The JCS could better be relocated to the Capital Defense Command in Namtaeryeong, southern Seoul, which has the B1 bunker in it. The operation and intelligence departments of JCS are working 24/7 whether it be wartime or peacetime. But if a contingency occurs, the two departments must go into the B1 bunker fast, and it takes quite a while to get there from Yongsan, northern Seoul. The transition committee of President-elect Yoon said his new government will relocate the two departments of the JCS to the B1 bunker in the Capital Defense Command when he takes over.
The B1 bunker below Mt. Gwanak in southern Seoul is the place into which the JCS, defense ministry, the presidential office and other agencies move to establish a wartime government if the defense readiness condition (Defcon) is ratcheted up. You must pass through several heavy duty steel doors to enter the 900-meter-long bunker equipped with a situation room and many conference rooms. After a recent renovation, it can withstand a nuclear attack from North Korea.

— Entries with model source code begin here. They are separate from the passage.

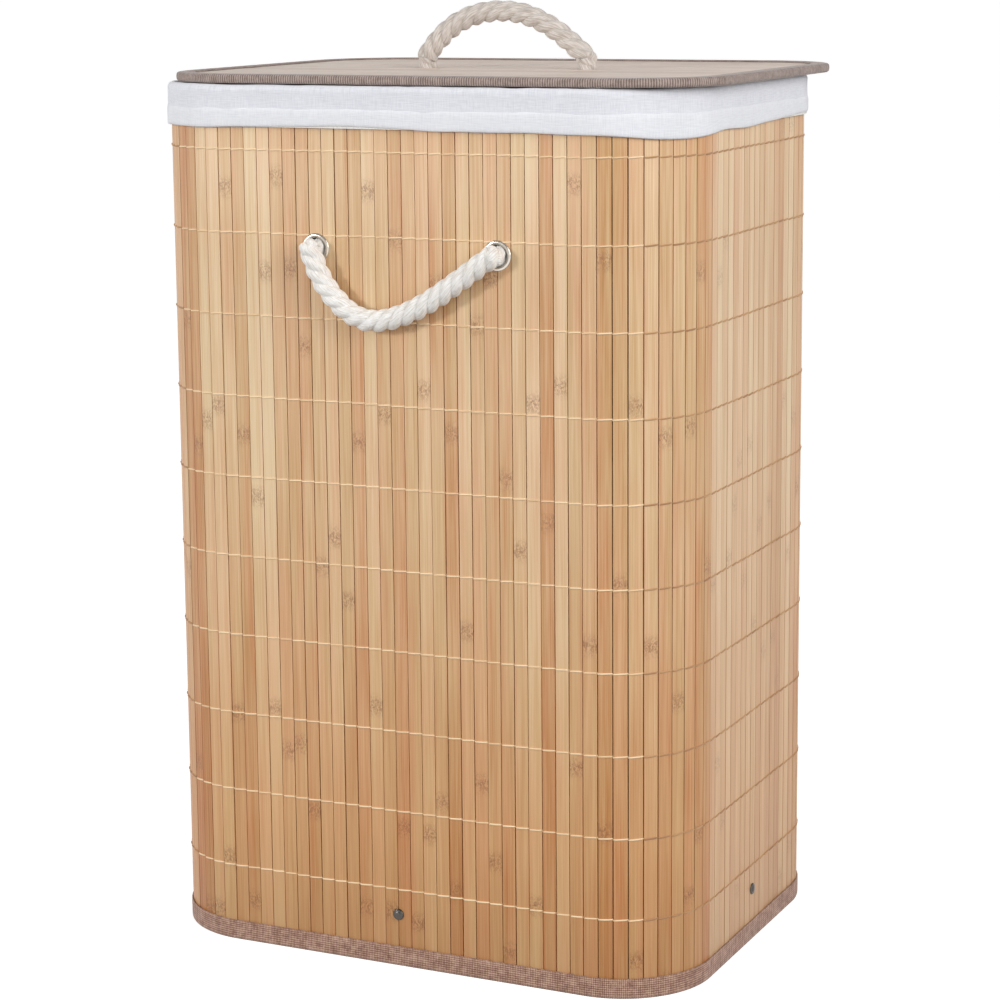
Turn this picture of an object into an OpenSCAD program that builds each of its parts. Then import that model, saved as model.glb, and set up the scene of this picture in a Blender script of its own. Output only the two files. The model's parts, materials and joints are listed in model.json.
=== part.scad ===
// Laundry hamper: a rounded bamboo-slat wall on a cloth backing, a cloth-covered
// base, a cotton liner bag, rope handles and a slatted lid on cloth hinge straps.
// Origin on the floor under the middle of the wall, +Z up, front towards -Y.

/* [Wall] */
// Width of the wall, side to side
body_w = 400; // [320:5:480]
// Depth of the wall, front to back
body_d = 300; // [240:5:360]
// Height of the bound rim above the floor
rim_h = 605; // [500:1:730]
// Outer radius of the wall's corners
corner_r = 65; // [50:1:80]

/* [Slats] */
// Thickness of one bamboo slat
slat_t = 2; // [1.5:0.1:3]
// Width of one slat with its gap, before it is fitted to the wall
slat_pitch = 10; // [8:0.5:14]
// Gap between two slats
slat_gap = 0.7; // [0.5:0.1:1.2]
// Thickness of the cloth glued to the back of the slats
backing_t = 1.2; // [0.6:0.1:2]
// Height of the lowest row of weaving thread
thread_first_z = 55; // [40:1:80]
// Height from one row of thread to the next
thread_step = 56.6; // [40:0.2:80]
// Thickness of the weaving thread
thread_d = 0.7; // [0.4:0.1:1]

/* [Edge binding] */
// Thickness of the binding tape
tape_t = 0.8; // [0.5:0.1:1.2]
// Visible width of the tape at the foot
foot_tape_h = 14; // [8:0.5:20]
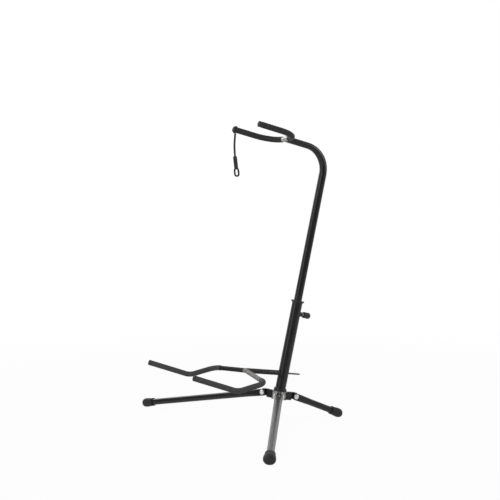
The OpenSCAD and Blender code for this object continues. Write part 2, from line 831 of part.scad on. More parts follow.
// A flat with round ends
module oval(w, h) {
    square([w, h - w], center = true);
    for (side = [-1, 1])
        translate([0, side * (h - w) / 2])
            circle(r = w / 2);
}
module strap_tab() {
    eye_lap = 2;
    eye_z = eye_lap - tab_len - eye_h / 2;
    color("#26272a")
        translate(strap_end)
            rotate([tab_lean, 0, 0])
                rotate([90, 0, tab_turn])
                    translate([0, 0, -tab_t / 2])
                        linear_extrude(tab_t)
                            difference() {
                                union() {
                                    translate([-tab_w / 2, -tab_len])
                                        square([tab_w, tab_len - tab_w / 4]);
                                    translate([-tab_w / 4, -tab_w / 4])
                                        square([tab_w / 2, tab_w / 4]);
                                    for (x = [-1, 1])
                                        translate([x * tab_w / 4, -tab_w / 4])
                                            circle(r = tab_w / 4);
                                    translate([0, eye_z])
                                        oval(eye_w, eye_h);
                                }
                                translate([0, eye_z])
                                    oval(eye_w - 2 * eye_rim, eye_h - 2 * eye_rim);
                            }
}

// Cradle
module cradle_half(s, ro, ri, start) {
    bent_tube([start, at(s, cradle_half_w, bend_ahead, bend_z),
        at(s, cradle_half_w, dip_ahead, dip_z), at(s, cradle_half_w, tip_ahead, tip_z)],
        [cradle_bend_r, dip_bend_r], ro, ri);
}
module cradle_path(ro, ri) {
    bent_tube([at(-1, cradle_half_w, tip_ahead, tip_z), at(-1, cradle_half_w, dip_ahead, dip_z),
        at(-1, cradle_half_w, bend_ahead, bend_z), stem_start,
        at(1, cradle_half_w, bend_ahead, bend_z), at(1, cradle_half_w, dip_ahead, dip_z),
        at(1, cradle_half_w, tip_ahead, tip_z)],
        [dip_bend_r, cradle_bend_r, vee_bend_r, cradle_bend_r, dip_bend_r], ro, ri);
}
module cradle_tube() {
    color("#3a3b3e")
        cradle_path(cradle_d / 2, cradle_d / 2 - cradle_wall);
}
module cradle_stem() {
    color("#232427")
        difference() {
            along(stem_start, stem_dir) {
                translate([0, 0, stem_start_gap])
                    pipe(stem_d / 2, stem_d / 2 - stem_wall, shoulder - stem_solid - stem_start_gap);
                translate([0, 0, shoulder - stem_solid])
                    cylinder(r = stem_d / 2, h = stem_solid);
                translate([-tongue_t / 2, -tongue_w / 2, shoulder - stem_solid / 2])
                    cube([tongue_t, tongue_w, tongue_end - shoulder + stem_solid / 2]);
            }
            translate(vee_apex - [cradle_half_w / 2, 0, 0])
                rotate([0, 90, 0])
                    cylinder(r = cradle_d / 2, h = cradle_half_w);
        }
}
module cradle_sleeve(s) {
    bend = at(s, cradle_half_w, bend_ahead, bend_z);
    color("#2c2d2f")
        cradle_half(s, cradle_sleeve_d / 2, cradle_d / 2,
            bend - unit(bend - stem_start) * sleeve_lap);
}
module cradle_sleeve_left() cradle_sleeve(-1);
module cradle_sleeve_right() cradle_sleeve(1);
module cradle_plug(s) {
    tip = at(s, cradle_half_w, tip_ahead, tip_z);
    dip = at(s, cradle_half_w, dip_ahead, dip_z);
    d = unit(tip - dip);
    color("#131416")
        along(tip, d) {
            cylinder(r = cradle_sleeve_d / 2, h = plug_t);
            translate([0, 0, -plug_depth])
                cylinder(r = cradle_d / 2 - cradle_wall, h = plug_depth + plug_t / 2);
        }
}
module cradle_plug_left() cradle_plug(-1);
module cradle_plug_right() cradle_plug(1);

lower_tube();
tube_bush();
base_ring();
hub_core();
hub_strip(left_az, right_az);  // hub_strip_front
hub_strip(-rear_az, left_az);  // hub_strip_left
hub_strip(right_az, rear_az);  // hub_strip_right
leg_rivets();
pivot_washers();
leg_front_left();
leg_front_right();
leg_rear();
foot_front_left();
foot_front_right();
foot_rear();
clamp_boss();
clamp_pad();
clamp_screw();
clamp_knob();
guide_plug();
upper_tube();
yoke_tube();
yoke_sleeve_left();
yoke_sleeve_right();
yoke_cap_left();
yoke_cap_right();
strap_ring();
strap_cord();
strap_tab();
cradle_tube();
cradle_stem();
cradle_sleeve_left();
cradle_sleeve_right();
cradle_plug_left();
cradle_plug_right();
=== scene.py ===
"""The looks of a folding guitar stand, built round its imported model."""
import json
import logging
import math
from dataclasses import dataclass, field
from enum import Enum

import bmesh
import bpy
from mathutils import Matrix, Vector, noise

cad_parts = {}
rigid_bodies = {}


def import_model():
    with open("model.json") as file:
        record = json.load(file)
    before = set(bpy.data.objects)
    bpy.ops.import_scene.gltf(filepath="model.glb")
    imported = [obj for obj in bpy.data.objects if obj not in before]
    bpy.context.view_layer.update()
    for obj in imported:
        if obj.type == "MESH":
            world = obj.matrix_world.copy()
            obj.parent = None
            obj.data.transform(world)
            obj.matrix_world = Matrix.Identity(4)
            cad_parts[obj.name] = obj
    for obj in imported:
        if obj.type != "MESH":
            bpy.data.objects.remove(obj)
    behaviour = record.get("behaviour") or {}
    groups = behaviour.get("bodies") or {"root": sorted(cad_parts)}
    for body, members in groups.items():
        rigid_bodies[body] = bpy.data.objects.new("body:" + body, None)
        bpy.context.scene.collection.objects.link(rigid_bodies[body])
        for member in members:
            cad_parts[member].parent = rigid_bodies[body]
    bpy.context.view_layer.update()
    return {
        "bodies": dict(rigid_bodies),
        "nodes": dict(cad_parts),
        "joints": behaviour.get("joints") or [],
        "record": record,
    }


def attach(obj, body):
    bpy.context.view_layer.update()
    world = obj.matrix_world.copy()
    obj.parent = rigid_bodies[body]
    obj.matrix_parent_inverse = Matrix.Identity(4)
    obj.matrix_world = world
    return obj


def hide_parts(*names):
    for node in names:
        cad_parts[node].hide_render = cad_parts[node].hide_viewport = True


LOG = logging.getLogger("guitar_stand")
TAU = 2 * math.pi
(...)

Some oppose the relocation of the presidential office citing the need to reposition a number of Patriot missile units and anti-aircraft guns. But that’s not true. Patriot missiles deployed around Seoul are basically to defend the capital area, not the Blue House in particular. That’s why they are positioned on the top of mountains to cover the entire city. If North Korea fires ballistic missiles at Seoul, our Army intercepts them with Patriot missiles beyond Mt. Bukhan in northern Seoul, not in the skies over Seoul. Therefore, there’s no need to redeploy those missiles. A taskforce for the relocation in the transition committee dismissed the need to deploy additional anti-aircraft guns on top of high-rise buildings around the defense ministry because enough are deployed already.
In conclusion, the controversy over a potential security vacuum arising with the relocation of the presidential office is exaggerated. Appearing at the National Assembly on Tuesday, Lt. Gen. Park Jeong-hwan, vice chairman of the JCS, brushed off concerns about a security void. President Moon Jae-in’s security concerns are ill-grounded, for sure.